The History of Jihad: From Muhammad to ISIS
Page 6
THE CONQUEST OF IRAQ
Abu Bakr needed Khalid too much to stay angry with him over his amatory adventures. While his general was still at Yamamah, the caliph sent him new orders: “Go on toward Iraq until you enter it. Begin with the gateway to India, which is al-Ubdullah.25 Render the people of Persia [Fars] and those nations under their rule peaceable.”26
Iraq was within the domains of Sassanid Persia; it would become the first land outside of Arabia to experience jihad. Khalid stormed through the land, defeating the Persians in four initial battles. In May 633, he reached the city of al-Hirah, the capital of the northern Euphrates region; its Sassanian governor, Qabisah ibn Iyas, and the noblemen of the city came to welcome him. Khalid wasted no time explaining why he and his men were there: “I call you to God and to Islam. If you respond to the call, then you are Muslims: You obtain the benefits they enjoy and take up the responsibilities they bear. If you refuse, then [you must pay] the jizyah. If you refuse the jizyah, I will bring against you tribes of people who are more eager for death than you are for life. We will then fight you until God decides between us and you.”27 Another account has Khalid saying, “If you refuse the jizyah, then we will bring against you a people who love death more than you love drinking wine.”28
Qabisah was unprepared for war. “We have no need to fight you,” he told Khalid. “Rather, we will keep to our religion and pay you the jizyah.”29 The people of al-Hirah, a Christian stronghold within a Zoroastrian empire, agreed to pay the Muslims ninety thousand dirhams.
In presenting Qabisah with this triple choice, Khalid was obeying the commands of the Qur’an and Muhammad: offer the People of the Book (Jews, Christians, and Zoroastrians) conversion to Islam; subjugation under the rule of the Muslims, signified by the payment of the tax, the jizyah, from which the Muslims were exempt; or war. Given the paucity of contemporary evidence of Muhammad’s life, or of the existence of the Qur’an before the early eighth century, it is quite possible that Khalid was the originator of this triple choice, rather than a believer obediently following the dictates of his prophet; in any case, this choice became codified in the Qur’an and Islamic law, and remains the primary stance of Islam toward the People of the Book to this day.

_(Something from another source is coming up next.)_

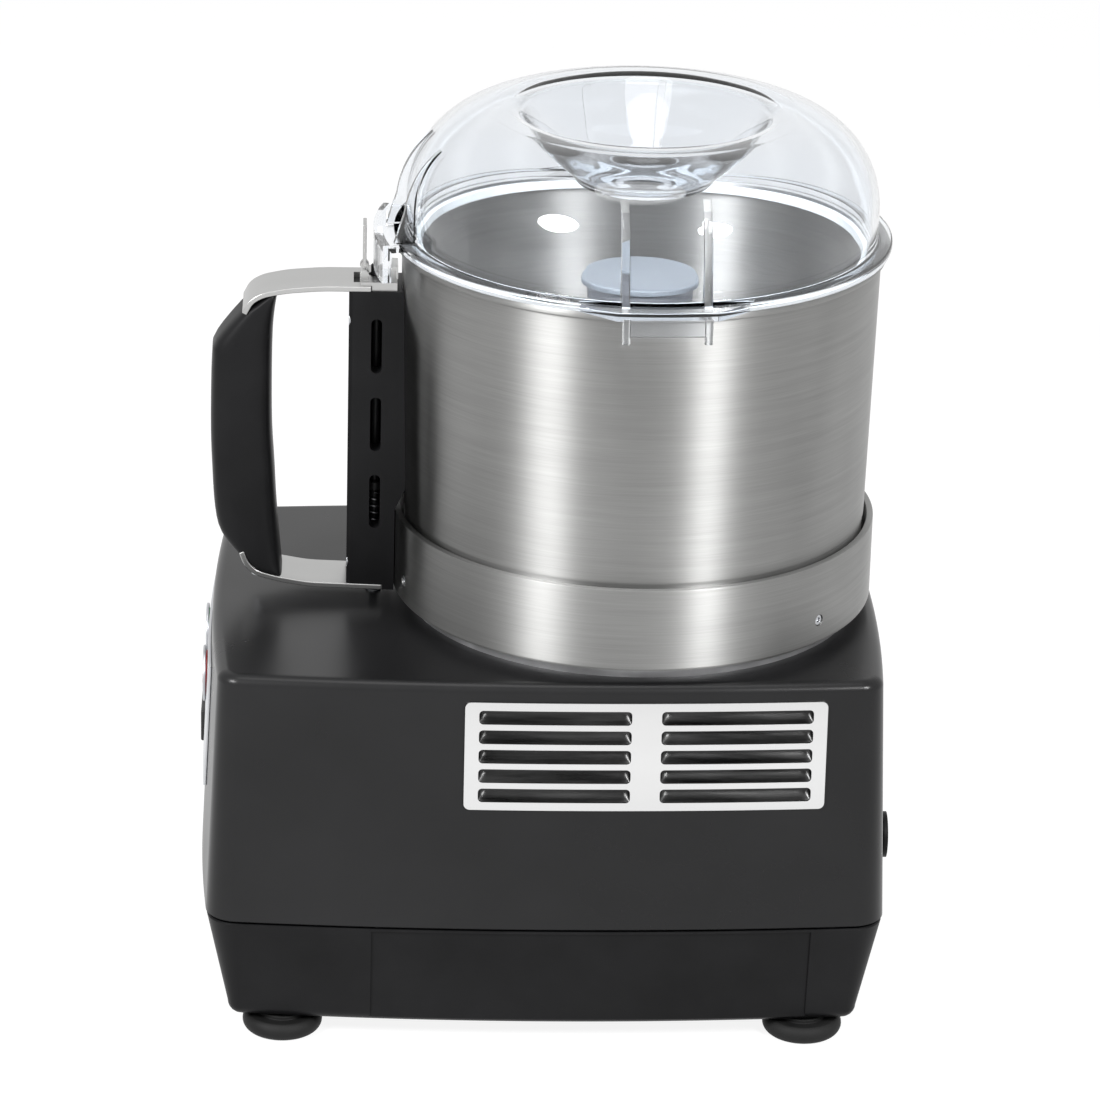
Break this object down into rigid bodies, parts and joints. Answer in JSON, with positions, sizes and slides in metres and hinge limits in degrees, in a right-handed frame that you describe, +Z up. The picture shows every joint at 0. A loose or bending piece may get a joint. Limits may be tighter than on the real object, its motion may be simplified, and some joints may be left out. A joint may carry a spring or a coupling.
{
  "type": "food processor",
  "caption": "Tabletop food processor: black motor base, stainless bowl with side handle, clear domed lid with filling funnel and a sweeping blade set.",
  "frame": {"origin": "on the table under the middle of the motor base", "axes": "+Z up, -Y towards the control panel and the bowl handle, +X towards the vented side"},
  "size_m": [0.2052, 0.2686, 0.351],
  "materials": {
    "black_paint": "satin",
    "black_plastic": "fine grain",
    "foot_rubber": "matte",
    "zinc_steel": "plated",
    "bright_steel": "bright",
    "brushed_steel": "brushed",
    "panel_steel": "satin",
    "green_plastic": "satin",
    "red_plastic": "satin",
    "board": "matte",
    "dark_plastic": "matte",
    "can_metal": "satin",
    "cast_metal": "as cast",
    "winding": "varnished",
    "lamination": "dull",
    "hub_plastic": "satin",
    "cap_plastic": "satin",
    "blade_steel": "ground",
    "clear_plastic": "clear polycarbonate",
    "seal_rubber": "translucent",
    "spring_steel": "drawn wire"
  },
  "bodies": {
    "base": {"housing": "black_paint", "lower_casing": "black_plastic", "feet": "foot_rubber", "foot_screws": "zinc_steel", "vent_grille": "bright_steel", "control_plate": "panel_steel", "switch_block": "dark_plastic", "control_board": "board", "capacitor": "can_metal", "cable_gland": "black_plastic", "microswitch": "dark_plastic", "motor_flange": "cast_metal", "flange_bolts": "zinc_steel", "bowl_ring": "brushed_steel", "ring_screws": "zinc_steel", "shaft_seal": "foot_rubber", "upper_bearing": "zinc_steel", "lower_bearing": "zinc_steel", "motor_stator": "winding", "motor_end_cap": "cast_metal", "motor_bolts": "zinc_steel"},
    "rotor": {"motor_shaft": "zinc_steel", "motor_rotor": "lamination", "cooling_fan": "dark_plastic"},
    "start_key": {"start_button": "green_plastic"},
    "stop_key": {"stop_button": "red_plastic"},
    "pulse_key": {"pulse_button": "dark_plastic"},
    "pin": {"interlock_pin": "zinc_steel"},
    "carrier": {"centre_tube": "brushed_steel"},
    "bowl_unit": {"bowl": "brushed_steel", "guide_channel": "black_plastic", "handle_strap": "brushed_steel", "handle_grip": "black_plastic", "grip_bolt": "zinc_steel", "channel_screws": "zinc_steel", "latch_foot": "bright_steel", "rod_guide": "zinc_steel", "rod_spring": "spring_steel"},
    "latch": {"lid_latch": "bright_steel"},
    "rod": {"push_rod": "dark_plastic"},
    "blade_unit": {"blade_hub": "hub_plastic", "lower_blade": "blade_steel", "upper_blade": "blade_steel", "hub_cap": "cap_plastic"},
    "seal": {"lid_seal": "seal_rubber"},
    "lid_unit": {"lid": "clear_plastic"}
  },
  "joints": [
    {"name": "motor_spin", "type": "hinge", "parent": "base", "child": "rotor", "pos_m": [0, 0.034, 0.1], "axis": [0, 0, 1], "continuous": true},
    {"name": "bowl_lift", "type": "slide", "parent": "base", "child": "carrier", "axis": [0, 0, 1], "range_m": [0, 0.15]},
    {"name": "bowl_turn", "type": "hinge", "parent": "carrier", "child": "bowl_unit", "pos_m": [0, 0.034, 0.172], "axis": [0, 0, 1], "range_deg": [0, 30]},
    {"name": "blade_spin", "type": "hinge", "parent": "carrier", "child": "blade_unit", "pos_m": [0, 0.034, 0.2], "axis": [0, 0, 1], "continuous": true},
    {"name": "lid_lift", "type": "slide", "parent": "bowl_unit", "child": "seal", "axis": [0, 0, 1], "range_m": [0, 0.12]},
    {"name": "lid_turn", "type": "hinge", "parent": "seal", "child": "lid_unit", "pos_m": [0, 0.034, 0.3], "axis": [0, 0, 1], "range_deg": [0, 20]},
    {"name": "rod_slide", "type": "slide", "parent": "bowl_unit", "child": "rod", "axis": [0, 0, 1], "range_m": [0, 0.0026], "deforming": ["rod_spring"]},
    {"name": "pin_slide", "type": "slide", "parent": "base", "child": "pin", "axis": [0, 0, 1], "range_m": [0, 0.0026]},
    {"name": "latch_flex", "type": "hinge", "parent": "bowl_unit", "child": "latch", "pos_m": [0, -0.0722, 0.2855], "axis": [1, 0, 0], "range_deg": [0, 12], "stiffness_Nm_per_rad": 0.05, "springref_deg": -11.46},
    {"name": "start_press", "type": "slide", "parent": "base", "child": "start_key", "axis": [0, 1, 0], "range_m": [0, 0.002], "stiffness_N_per_m": 700, "springref_m": -0.001},
    {"name": "stop_press", "type": "slide", "parent": "base", "child": "stop_key", "axis": [0, 1, 0], "range_m": [0, 0.002], "stiffness_N_per_m": 700, "springref_m": -0.001},
    {"name": "pulse_press", "type": "slide", "parent": "base", "child": "pulse_key", "axis": [0, 1, 0], "range_m": [0, 0.002], "stiffness_N_per_m": 700, "springref_m": -0.001}
  ],
  "couplings": [
    {"joint": "blade_spin", "follows": "motor_spin", "ratio": 1},
    {"joint": "rod_slide", "follows": "lid_turn", "m_per_rad": 0.00744},
    {"joint": "pin_slide", "follows": "lid_turn", "m_per_rad": 0.00744}
  ]
}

Khalid wrote more harshly to the Sassanian rulers: “From Khalid b. al-Walid to the rulers of the Persians: Peace be upon whosoever follows right guidance.”30 This was to become the mandated greeting for Muslims toward non-Muslims; when greeting a fellow Muslim, Muslims were to say, “Peace be upon you.” But to a non-Muslim, a Muslim was to wish peace only upon “whoever follows right guidance,” that is, the Muslims. Khalid continued:
Praise be to God, Who has scattered your servants, wrested your sovereignty away, and rendered your plotting weak. Whoever worships the way we worship, faces the direction we face in prayer, and eats meat slaughtered in our fashion, that person is a Muslim and obtains the benefits we enjoy and takes up the responsibilities we bear. Now then, when you receive this letter, send me hostages and place yourself under my protection. Otherwise, by Him other than Whom there is no god, I will most certainly send against you a people who love death just as you love life.31
The Sassanian rulers soon realized these were not empty words. Khalid stormed through Persia, offering the Persians the same ultimatum: convert to Islam, pay the jizya, or face war. He defeated the Persians in numerous battles. At the fortress of Dumah, a force of Christian Arabs joined the locals in defense against the Muslims; Khalid defeated them as easily as he had everyone else, beheaded their commander, and bought his daughter, who was renowned for her beauty, as a sex slave.32
In December 633, Khalid arrived at al-Firad, a Persian fortress on the Sassanians’ border with the other great power of the day, the Byzantine Empire. The Byzantines, seeing the Muslim advances all over Iraq, decided to aid the Persians against Khalid, even though they had just fought a series of exhausting wars against each other. The ninth-century Muslim historian Tabari has the Persians and Byzantines exchanging intelligence about Khalid: “This is a man who is fighting on the basis of religion. He has intelligence and knowledge. By God, he will most definitely be victorious, whereas we will most certainly fail.”33
It is doubtful that seventh-century Roman and Persian commanders were actually that defeatist, but they were certainly correct that Khalid was “fighting on the basis of religion.” Everywhere he had gone in Persia, he had called the people to accept Islam or pay the jizya; for Khalid, the invasion of Persia was an expedition to bring Islam to the Sassanid Empire, or to subjugate the Zoroastrians and Christians in Persia under the rule of the Muslims.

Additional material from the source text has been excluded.